/logic_based_qa

Code and notebooks and data for the paper "Domain Specific Question Answering Over Knowledge Graphs Using Logical Programming and Large Language Models"

Primary LanguagePythonMIT LicenseMIT

PWC

logic_based_qa

Implementation of the paper Domain Specific Question Answering Over Knowledge Graphs Using Logical Programming and Large Language Models. In this repo I have implemented the code for translating MetaQA questions into logical predicates and then using Prolog to build a knowledge base over the MetaQA knowledge graph and answer the questions.

Try the whole pipeline in Google Colab

Open In Colab

Installing requirements

This project has been tested on ubuntu 20.04 and macos 10.14 operating systems, with python 3.10.

python requirements

First install pytorch based on your system's requirements.

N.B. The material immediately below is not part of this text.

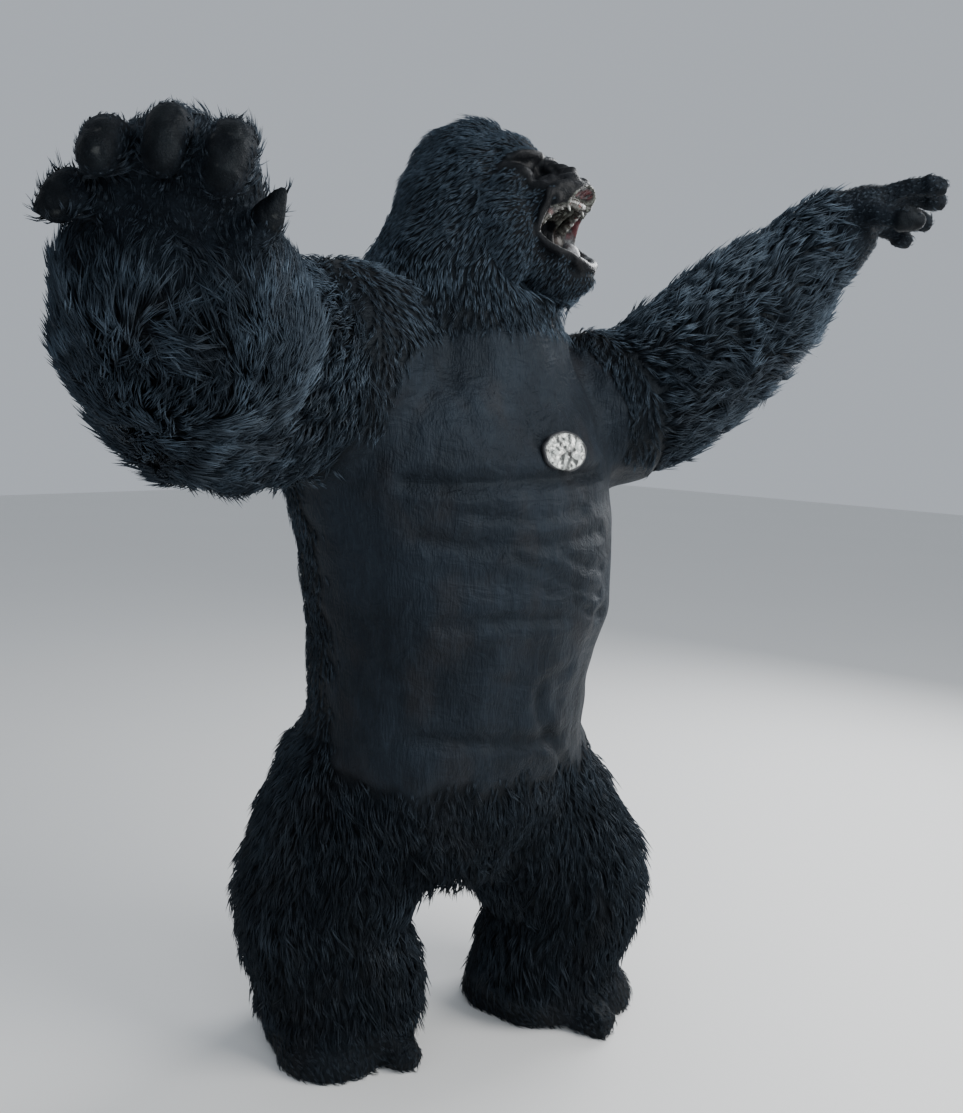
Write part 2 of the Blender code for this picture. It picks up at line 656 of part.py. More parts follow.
def floor_middle(meshes):
    """The point on the floor under the middle of the whole costume's box."""
    places = [v.co for mesh in meshes for v in mesh.vertices]
    low = Vector([min(p[k] for p in places) for k in range(3)])
    high = Vector([max(p[k] for p in places) for k in range(3)])
    return Vector(((low.x + high.x) / 2, (low.y + high.y) / 2, low.z))


def build_costume():
    pieces = {}
    for name, bm in part_body(whole_body()).items():
        pieces[name] = bpy.data.meshes.new(name)
        bm.to_mesh(pieces[name])
        bm.free()
    set_in = {
        "upper_teeth": (solid_from(upper_teeth, 0.0030, 250), "face_mask"),
        "lower_teeth": (solid_from(lower_teeth, 0.0030, 250), "jaw"),
        "tongue": (solid_from(tongue, 0.0040, 110), "jaw"),
        "eye_right": (mesh_from(eye("right")), "face_mask"),
        "eye_left": (mesh_from(eye("left")), "face_mask"),
        "chest_disc": (mesh_from(chest_disc), "chest"),
    }
    for name, (mesh, host) in set_in.items():
        pieces[host] = cut_away(pieces[host], grown(mesh, GAP))
        pieces[name] = mesh
    finishes = {
        "black_fur": plain_material("black_fur", (0.012, 0.013, 0.016), 0.80),
        "black_plush": plain_material("black_plush", (0.010, 0.011, 0.014), 0.55),
        "mask_rubber": plain_material("mask_rubber", (0.015, 0.016, 0.018), 0.35),
        "upper_teeth": plain_material("teeth", (0.33, 0.31, 0.26), 0.25),
        "tongue": plain_material("tongue", (0.060, 0.035, 0.035), 0.30),
        "eye": plain_material("eye", (0.030, 0.018, 0.010), 0.10),
        "chest_disc": plain_material("window", (0.55, 0.57, 0.58), 0.20),
    }
    finishes["lower_teeth"] = finishes["upper_teeth"]
    middle = floor_middle(pieces.values())
    for name, mesh in pieces.items():
        mesh.transform(Matrix.Translation(-middle))
        stem = name.removesuffix("_right").removesuffix("_left")
        finish = finishes.get(PIECE_FINISH.get(stem, stem), finishes["black_fur"])
        mesh.materials.clear()
        mesh.materials.append(finish)
        add_object(name, mesh)


clear_scene()
build_costume()
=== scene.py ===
"""Gorilla costume: the coat, mask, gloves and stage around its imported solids.

Laid out as a Blender add-on and run as a script. The suit body is one padded skin under a
coat of tufts; the mask, eyes, teeth, tongue, gloves and chest window are pieces of their own.
"""
import json
from math import cos, pi, radians, sin

import bmesh
import bpy
import numpy as np
from bpy.props import FloatProperty, FloatVectorProperty, PointerProperty
from mathutils import Euler, Matrix, Vector, noise
from mathutils.bvhtree import BVHTree
from mathutils.kdtree import KDTree

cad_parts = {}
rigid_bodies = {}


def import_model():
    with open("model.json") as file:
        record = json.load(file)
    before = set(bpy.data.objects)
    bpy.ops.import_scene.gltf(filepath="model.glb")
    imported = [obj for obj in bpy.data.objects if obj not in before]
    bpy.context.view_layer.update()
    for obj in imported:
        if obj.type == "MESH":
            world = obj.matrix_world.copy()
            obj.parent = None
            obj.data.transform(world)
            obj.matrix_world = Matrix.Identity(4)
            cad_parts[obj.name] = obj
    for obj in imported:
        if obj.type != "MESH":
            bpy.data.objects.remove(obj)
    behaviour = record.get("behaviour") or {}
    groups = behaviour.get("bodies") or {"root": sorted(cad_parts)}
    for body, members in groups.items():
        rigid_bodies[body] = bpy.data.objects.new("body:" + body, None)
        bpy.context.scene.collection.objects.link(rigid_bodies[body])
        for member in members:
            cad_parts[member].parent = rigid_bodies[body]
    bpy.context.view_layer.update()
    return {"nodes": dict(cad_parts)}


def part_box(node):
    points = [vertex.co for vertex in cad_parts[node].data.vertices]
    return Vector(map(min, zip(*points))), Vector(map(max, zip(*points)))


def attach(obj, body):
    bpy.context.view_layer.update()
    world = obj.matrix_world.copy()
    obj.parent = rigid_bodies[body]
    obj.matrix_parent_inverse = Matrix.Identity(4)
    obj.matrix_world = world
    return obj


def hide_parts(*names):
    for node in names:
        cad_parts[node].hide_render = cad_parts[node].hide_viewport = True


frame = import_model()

bl_info = {
    "name": "Gorilla Costume Looks",
    "version": (1, 0, 0),
    "blender": (4, 5, 0),
    "location": "3D View > Sidebar > Costume",
    "description": "Fur coat, moulded mask, plush gloves and stage around a costume's solids",
    "category": "Object",
}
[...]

Then install requirements using this command:

pip install -r requirements.txt

prolog

For installation guide check pyswip github page. A sample installation guide can be found inside the colab notebook.

Training the language to predicate model

run the commands below inside the project base directory

preparing dataset and training model

create a random sample of 1000 training examples with equal number of samples from each hops:

!PYTHONPATH=. python nl2log/data_loader.py --data_path=./data --dataset=metaqa --sample_size 1000

Previous command creates a dataset called train_1000.json. Run the trainer on this sample:

bash translation_trainer.sh 1000

evaluate the trained seq2seq model checkpoint

Evaluates the translation accuracy on all test samples:

!PYTHONPATH=. python nl2log/evaluation.py --model_cp=models/t5-small/checkpoint-x

run the full question answering pipeline

translate questions to predicates

!PYTHONPATH=. python qa/evaluation.py --model_path="./models/t5-small/checkpoint-x" --generate_predicates

evaluate the question answering module on MetaQA test dataset

!PYTHONPATH=. python qa/evaluation.py --model_path="./models/t5-small/checkpoint-x"

Manually test the model

After training the seq2seq model, you can manually test the model by running on custom questions as follow:

from qa.question_answering import QuestionAnswering
from qa.data_loader import MetaQADataLoader

data_loader = MetaQADataLoader('./data')
qa = QuestionAnswering('./models/t5-small/checkpoint-5000', data_loader)

qa.answer_question(
    "the films that share actors with the film [Creepshow] were in which languages"
)

Alternatively you can use our pretrained models on Huggingface to test the model:

from qa.question_answering import QuestionAnswering
from qa.data_loader import MetaQADataLoader

data_loader = MetaQADataLoader('./data')
qa = QuestionAnswering('navidmadani/nl2logic_t5small_metaqa', data_loader)

qa.answer_question(
    "the films that share actors with the film [Creepshow] were in which languages"
)

internally, this produces a Prolog query and then fetches the answers:

Query:
starred_actors(Creepshow,X), starred_actors_reverse(X,Y), in_language(Y,Z)

Answer:
['English', 'Polish']

Gradio app for demo

you can run the gradio application which uses our pre trained model on huggingface. First install gradio and networkx for python and then run the app.py file:

gradio app

Fixing bugs in the dataset

the data in data/ file is the fixed version of the original MetaQA dataset.

modifications to the 1-hop questions in test set: The answer set to the following question in 1hop qa_test modified from

1-

[Joseph L. Mankiewicz] directed which movies
	
All About Eve|Sleuth|Cleopatra|Guys and Dolls|Suddenly|Last Summer|Julius Caesar|The Barefoot Contessa|A Letter to Three Wives|People Will Talk|No Way Out|5 Fingers|There Was a Crooked Man...|Dragonwyck|House of Strangers|Somewhere in the Night|The Honey Pot|The Quiet American|A Carol for Another Christmas

to:

All About Eve|Sleuth|Cleopatra|Guys and Dolls|Suddenly, Last Summer|Julius Caesar|The Barefoot Contessa|A Letter to Three Wives|People Will Talk|No Way Out|5 Fingers|There Was a Crooked Man...|Dragonwyck|House of Strangers|Somewhere in the Night|The Honey Pot|The Quiet American|A Carol for Another Christmas

Suddenly, Last Summer is one movie but in the test set wrongly stated as two seperate movies.

2-

which films can be described by [nastassja kinski]

Paris|Texas|Cat People|Unfaithfully Yours|Maria's Lovers
what movies can be described by [dean stockwell]	

Paris|Texas|Compulsion

changed to:

which films can be described by [nastassja kinski]

Paris, Texas|Cat People|Unfaithfully Yours|Maria's Lovers
what movies can be described by [dean stockwell]	

Paris, Texas|Compulsion

because Paris, Texas is one movie in the knowledge graph but here wrongly stated as separate movies.